A heavy workload caught up with Chamberlain down the stretch, culminating in his struggles during Detroit's American League Division Series sweep at the hands of the Orioles. He finished the regular season with a 2-5 record and a 3.57 ERA, allowing 57 hits in 63 innings with 24 walks and 59 strikeouts.
"I feel like I didn't finish the season the way I wanted to," Chamberlain said. "We have unfinished business as a team, and I personally do."
That finish seemed to linger into his offseason. While the market blossomed for non-closing relievers, peaking during the Winter Meetings in December, Chamberlain was among the last of the free-agent relievers still on the market.
Tigers officials had kept tabs on Chamberlain through his agent, Jim Murray, but had moved on. Dombrowski said they were open to his return, but they weren't pursuing it.
"We liked the job that Joba did for us last year," Dombrowski said. "Really, it was more of a situation, adding Joakim Soria last year and having Rondon, we felt very comfortable with the guys that we had. But we stayed in contact.
"I just assumed ... that something would work out somewhere else. But it just didn't, for whatever reason. I do know at the end, he had some other offers."
Dombrowski indicated that Chamberlain turned down more lucrative offers from other clubs. Chamberlain was comfortable in Detroit, and by pitching in the Midwest, he was able to see his family during trips to Chicago and Kansas City, both within driving range of his home in Nebraska.

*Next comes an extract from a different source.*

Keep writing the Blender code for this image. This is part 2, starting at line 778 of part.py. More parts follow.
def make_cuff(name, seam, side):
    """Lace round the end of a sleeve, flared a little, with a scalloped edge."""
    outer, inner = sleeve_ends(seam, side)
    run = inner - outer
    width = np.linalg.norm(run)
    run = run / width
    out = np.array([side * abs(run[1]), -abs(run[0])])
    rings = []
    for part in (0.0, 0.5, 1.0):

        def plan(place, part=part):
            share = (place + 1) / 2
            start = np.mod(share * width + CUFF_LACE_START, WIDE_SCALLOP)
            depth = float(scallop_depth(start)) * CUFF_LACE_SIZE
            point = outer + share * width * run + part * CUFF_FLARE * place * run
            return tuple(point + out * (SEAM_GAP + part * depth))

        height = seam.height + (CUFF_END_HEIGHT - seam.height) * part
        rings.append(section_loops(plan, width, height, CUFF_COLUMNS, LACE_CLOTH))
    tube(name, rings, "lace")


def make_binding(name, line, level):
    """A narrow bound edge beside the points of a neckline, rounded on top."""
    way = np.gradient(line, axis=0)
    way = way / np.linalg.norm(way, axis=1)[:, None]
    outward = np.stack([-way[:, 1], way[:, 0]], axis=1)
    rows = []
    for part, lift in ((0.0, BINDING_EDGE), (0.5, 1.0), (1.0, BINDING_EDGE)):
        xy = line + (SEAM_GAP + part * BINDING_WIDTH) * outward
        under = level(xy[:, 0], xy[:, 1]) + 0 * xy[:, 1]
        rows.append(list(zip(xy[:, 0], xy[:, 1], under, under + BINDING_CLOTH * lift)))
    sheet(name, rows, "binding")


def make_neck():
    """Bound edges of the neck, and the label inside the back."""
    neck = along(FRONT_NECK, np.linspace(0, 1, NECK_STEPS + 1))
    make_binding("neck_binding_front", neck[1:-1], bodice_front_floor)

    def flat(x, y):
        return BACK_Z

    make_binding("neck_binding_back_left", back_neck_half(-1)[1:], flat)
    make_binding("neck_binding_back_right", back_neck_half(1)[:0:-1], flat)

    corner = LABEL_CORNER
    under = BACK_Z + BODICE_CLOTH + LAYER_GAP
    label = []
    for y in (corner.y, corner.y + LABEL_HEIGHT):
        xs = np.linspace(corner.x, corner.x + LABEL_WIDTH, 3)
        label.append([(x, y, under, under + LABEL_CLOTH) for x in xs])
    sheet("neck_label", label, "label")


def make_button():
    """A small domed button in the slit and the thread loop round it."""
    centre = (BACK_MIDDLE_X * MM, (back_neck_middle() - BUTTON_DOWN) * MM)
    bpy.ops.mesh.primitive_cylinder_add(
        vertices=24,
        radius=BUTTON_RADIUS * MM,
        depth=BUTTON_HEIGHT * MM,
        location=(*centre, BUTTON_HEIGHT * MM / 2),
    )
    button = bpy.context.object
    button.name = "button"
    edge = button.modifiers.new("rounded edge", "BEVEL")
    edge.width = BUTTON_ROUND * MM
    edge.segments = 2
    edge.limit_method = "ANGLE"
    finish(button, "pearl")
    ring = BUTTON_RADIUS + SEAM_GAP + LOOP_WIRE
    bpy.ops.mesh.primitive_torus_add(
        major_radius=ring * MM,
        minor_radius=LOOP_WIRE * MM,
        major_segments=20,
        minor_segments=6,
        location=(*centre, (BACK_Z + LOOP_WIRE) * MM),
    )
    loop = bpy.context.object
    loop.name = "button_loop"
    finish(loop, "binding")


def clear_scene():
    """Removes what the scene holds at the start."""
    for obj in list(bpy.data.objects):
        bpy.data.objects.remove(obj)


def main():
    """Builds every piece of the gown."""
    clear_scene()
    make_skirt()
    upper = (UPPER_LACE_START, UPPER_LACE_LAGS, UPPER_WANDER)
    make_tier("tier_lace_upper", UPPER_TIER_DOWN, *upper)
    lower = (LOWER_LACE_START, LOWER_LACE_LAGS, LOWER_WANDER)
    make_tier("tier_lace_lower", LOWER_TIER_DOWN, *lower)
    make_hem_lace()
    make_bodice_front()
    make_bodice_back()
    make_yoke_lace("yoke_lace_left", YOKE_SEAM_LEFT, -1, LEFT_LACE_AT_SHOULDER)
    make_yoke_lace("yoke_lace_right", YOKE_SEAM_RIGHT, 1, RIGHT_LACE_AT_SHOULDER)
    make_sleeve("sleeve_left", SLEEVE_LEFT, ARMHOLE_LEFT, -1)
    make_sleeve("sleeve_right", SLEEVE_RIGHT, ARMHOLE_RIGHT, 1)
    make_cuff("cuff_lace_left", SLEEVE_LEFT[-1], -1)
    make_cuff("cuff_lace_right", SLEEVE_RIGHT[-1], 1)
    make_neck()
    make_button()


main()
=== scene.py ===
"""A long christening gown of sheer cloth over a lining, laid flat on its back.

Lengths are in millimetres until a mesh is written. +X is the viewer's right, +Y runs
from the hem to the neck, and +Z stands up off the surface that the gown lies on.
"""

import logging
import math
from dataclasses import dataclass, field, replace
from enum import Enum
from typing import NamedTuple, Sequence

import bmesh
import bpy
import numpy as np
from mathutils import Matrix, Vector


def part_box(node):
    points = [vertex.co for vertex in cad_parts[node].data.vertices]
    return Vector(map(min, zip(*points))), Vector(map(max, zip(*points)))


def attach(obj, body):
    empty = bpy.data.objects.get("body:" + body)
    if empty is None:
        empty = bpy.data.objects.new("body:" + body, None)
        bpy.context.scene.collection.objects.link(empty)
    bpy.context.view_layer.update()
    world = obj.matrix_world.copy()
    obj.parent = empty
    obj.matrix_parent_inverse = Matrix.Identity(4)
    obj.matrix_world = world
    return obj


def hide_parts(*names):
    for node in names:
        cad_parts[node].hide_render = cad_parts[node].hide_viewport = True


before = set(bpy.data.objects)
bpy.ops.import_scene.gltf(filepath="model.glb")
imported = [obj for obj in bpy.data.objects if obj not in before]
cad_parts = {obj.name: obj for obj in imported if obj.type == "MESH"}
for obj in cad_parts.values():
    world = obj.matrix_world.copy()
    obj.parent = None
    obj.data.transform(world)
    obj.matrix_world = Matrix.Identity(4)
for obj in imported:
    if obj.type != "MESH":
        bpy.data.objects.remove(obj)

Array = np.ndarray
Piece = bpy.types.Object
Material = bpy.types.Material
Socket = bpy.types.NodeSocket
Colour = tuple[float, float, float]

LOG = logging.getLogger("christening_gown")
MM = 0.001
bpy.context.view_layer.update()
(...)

To make room for Chamberlain on the 40-man roster, the Tigers designated fellow reliever Chad Smith for assignment. The 25-year-old right-handed sinkerballer pitched in 10 games in a midseason stint for Detroit, allowing seven runs on 15 hits over 11 2/3 innings, sandwiched between stops at Double-A Erie and Triple-A Toledo. Detroit has 10 days to trade, release or outright Smith to the Minors, unless another team claims him on waivers.